Остерегайся также, чтобы не чесались у тебя язык и уши, то есть сам не злословь и не слушай других, злословящих ближнего. В Писании сказано: Седя, на брата твоего клеветал еси и на сына матере твоея полагал еси соблазн. Сия сотворил еси и умолчах. Вознепщевал еси беззаконие, яко буду тебе подобен: обличу тя и представлю пред лицем твоим грехи твоя (Пс. 49, 20–21). Храни себя от злословия, наблюдай за речами своими, знай, что ты будешь отвечать за все высказанные тобой суждения о других и с тебя взыщется все то, в чем ты укорял других. Если ты скажешь: «Когда другие рассказывали мне нечто не в пользу ближнего, тоя не мог же оскорбить их невниманием», — то это извинение неосновательное. Никто охотно не рассказывает невнимательному слушателю. Стрела никогда не вонзается в камень, напротив того, отскакивая, иногда поражает того, кто пустил ее. Клеветник, видя, что ты неохотно слушаешь его, пусть научается, что нелегко язвить. Не входи в сношение с переносчиками, говорит Соломон, потому что внезапно придет погибель их и следа не останется ни того, ни другого (Притч. 24, 22), то есть ни того, кто клевещет, ни того, кто приклоняет ухо для слушания его.
Твоя обязанность — посещать больных, иметь попечение о домах матрон и детях их и хранить тайны благородных мужей. Твоя обязанность — хранить непорочными не только очи, но и язык. Никогда не рассуждай о красоте женщин; да не будет через тебя узнано в одном доме то, что делается в другом. Гиппократ, прежде чем приступает к учению, умоляет и клятвенно обязывает учеников своих хранить слова его, посредством таинства исторгает у них молчание, определяет своими предписаниями их разговор, походку, одежду и нравы. Не гораздо ли более мы, которым вверено врачевство душ, должны любить семейства всех христиан, как свои собственные? Пусть они найдут нас утешителями в печали более, чем собеседниками в дни счастья.
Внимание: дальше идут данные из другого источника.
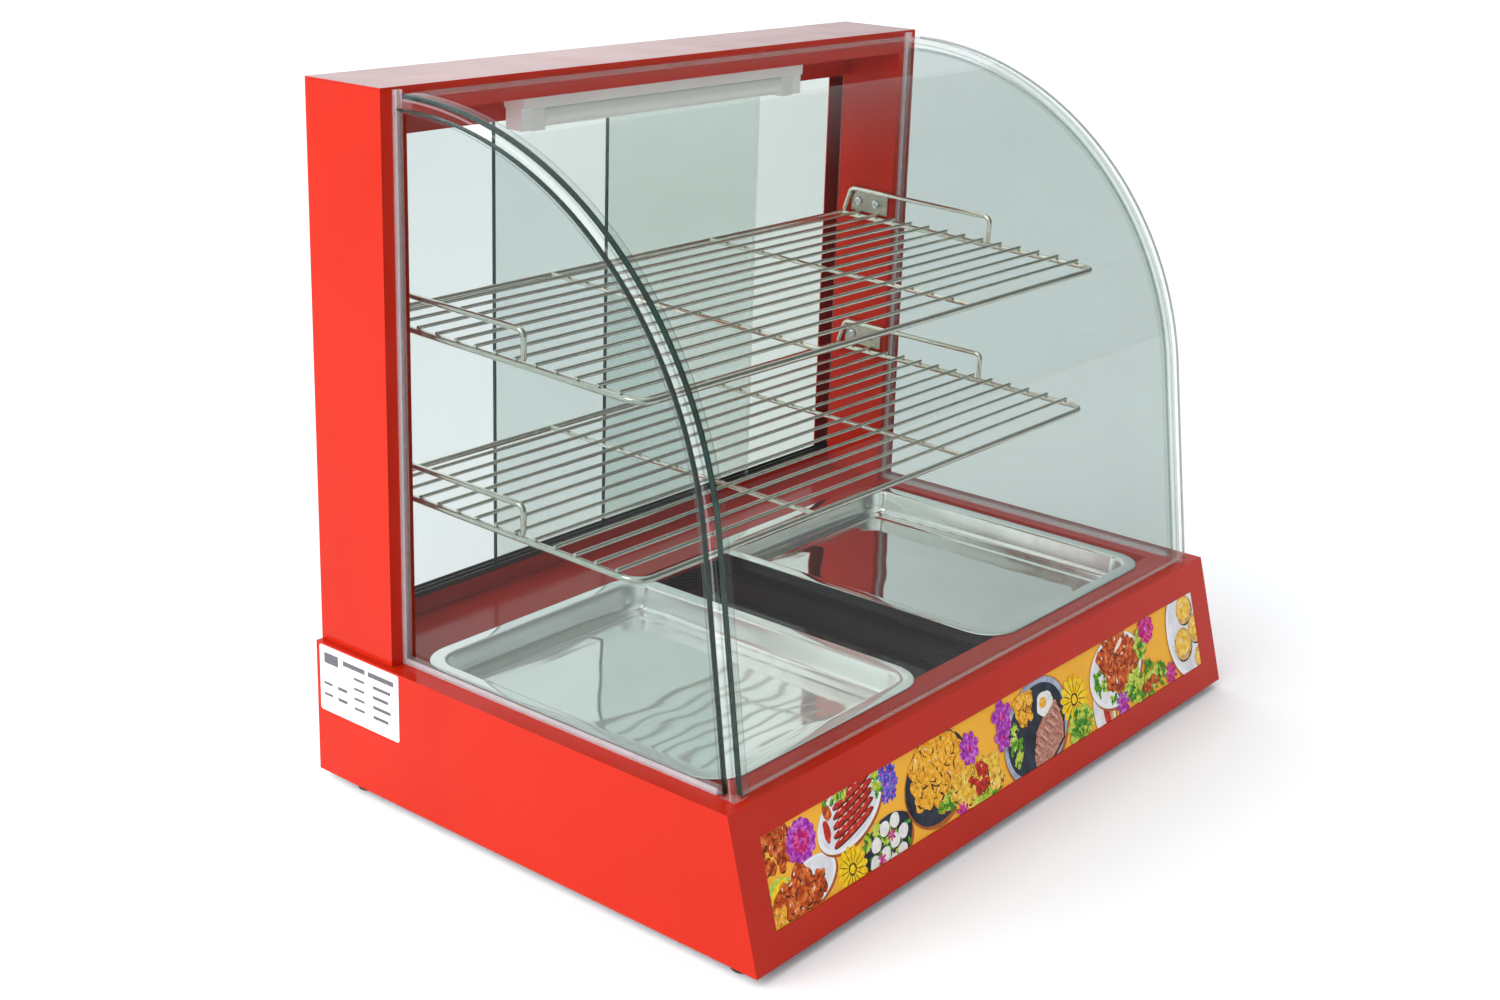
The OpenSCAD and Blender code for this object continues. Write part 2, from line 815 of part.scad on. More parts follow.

Легко подвергается презрению клирик, который не отказывается от частых приглашений к обедам.
Никогда не будем просить и редко будем принимать даже предлагаемые подарки. Блаженнее давать, нежели принимать (Деян. 20, 35). Не знаю, отчего даже тот самый, который упрашивает тебя принять подарок, когда ты примешь, судит о тебе хуже, и— удивительная вещь— если ты не склонишься на его просьбы, он после того более уважает тебя. Проповедник воздержания не должен устраивать свадьбы. Читающий слова апостола: Имеющие жен должны быть, как не имеющие (1 Кор. 7, 29) — зачем привлекает деву к браку? Принадлежащий к сословию единобрачных священник для чего увещевает вдову к двоебрачию? Как могут быть клирики распорядителями и управителями чужих домов и дач, когда им предписано пренебрегать собственным имуществом? Отнять что–нибудь у другого — воровство; обмануть Церковь— святотатство. Принять что–нибудь для раздачи бедным и, тогда как многие терпят голод, раздавать осторожно или скупо или (что уже служит вопиющим преступлением) некоторую часть денег забрать себе — значит превзойти в жестокости всех разбойников. Я мучаюсь голодом, а ты рассчитываешь, сколько нужно для моего желудка? Или тотчас раздай, что ты получил, или, если ты нерешителен в раздаче, предоставь благотворителю самому раздавать свое имущество. Я не хочу, чтобы ради меня наполнялся твой кошелек. Никто лучше меня не может сохранить моего. Самый лучший раздаятель тот, кто ничего у себя не удерживает.
Ты принудил меня, любезнейший Непоциан, после того как уже побита камнями книжка о девстве, написанная мной в Рим к св. Евстохии, — ты принудил меня спустя десять лет снова открыть уста в Вифлееме и выдать себя на жертву всем языкам. Мне оставалось или ничего не писать, чтобы не подвергнуться суду людскому, чему ты воспрепятствовал; или писать и знать, что против меня направлены стрелы всех злоязычников. Умоляю их, чтобы они успокоились и перестали злословить: я писал не к врагам, но к друзьям, не нападал на согрешающих, но увещевал их, чтобы не грешили. Я был строгим судьей не только по отношению к ним, но и по отношению к себе самому; желая исторгнуть сучец из ока ближнего, я прежде исторгнул свое бревно. Никого я не оскорбил; ничье имя не обозначено, даже описательно. Никого в частности не коснулась моя речь. Было общее рассуждение о пороках. Кто хочет гневаться на меня, пусть прежде сознается, что он таков.